Il regista cura in maniera maniacale i suoi personaggi e i suoi spazi, è preciso nel cogliere l’espressione giusta nella giusta situazione.

Casalingo e pacato nei momenti di calma iniziale, diventa sempre più angosciante e cupo man mano che le vicende nei tre grandi atti dell’opera si snodano.

Le scenografie sono illuminate con il cuore e l’accompagnamento musicale è perfetto a seconda della scena.

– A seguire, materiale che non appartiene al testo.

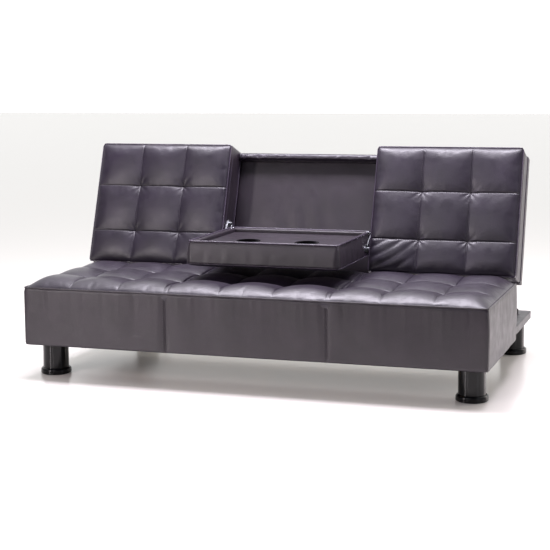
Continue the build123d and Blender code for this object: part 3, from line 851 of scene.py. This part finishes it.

E gli attori (tra cui anche alcuni caratteristi del cinema Bergmaniano, quali Jarl Kulle, Harriet Andersson, Erland Josephson, giusto per citarne i principali) interpretano i loro personaggi in maniera sentita e motivata dallo scopo dell’opera.

 

Mi secca non mettere 10 ad un’opera del genere, ma purtroppo devo restare in linea con la mia scala valutativa.

Il problema del film è chiaramente nella sua durata di più di tre ore.
Intendiamoci, io non sono per davvero il populista medio secondo il quale se il film dura più di un’ora e mezza è automaticamente un polpettone.

Sono convinto che i film lunghi si possano fare purché nella loro lunghezza riescano a mantenere il filo del coinvolgimento. Esempio perfetto per me è C’era una volta in America dell’immenso Sergio Leone, lungo più di tre ore ma realizzato talmente da Dio che la durata vola via tra mille emozioni.

Ma dell’ultimo capolavoro del maestro ne parlerò in un futuro imprecisato.

Questo purtroppo è un mio limite, dovuto probabilmente alla mia ancor giovane (tutto sommato) età, ma pur riconoscendo il valore incredibile di un’opera del genere non riesce a coinvolgermi come vorrei.

In questo caso stiamo parlando di un film comunque parecchio lento a carburare, il prologo è molto macchinoso e il più debole di stomaco potrebbe non riuscire a digerire in partenza.

So però che c’è anche di peggio, considerando che esiste una versione per la tv svedese che di ore ne dura ben cinque (alla faccia, devon proprio divertirsi gli svedesi e quelli dell’est in generale con questo tipo di film, probabilmente per loro sono l’equivalente delle commedie di Totò qui in Italia…).

E riconosco infine la sua fattura eccelsa e, soprattutto, il suo valore assoluto di testamento (come già detto all’inizio) di uno dei più grandi registi di sempre.

Da vedere assolutamente in ogni caso, un must-see per qualsiasi cinefilo.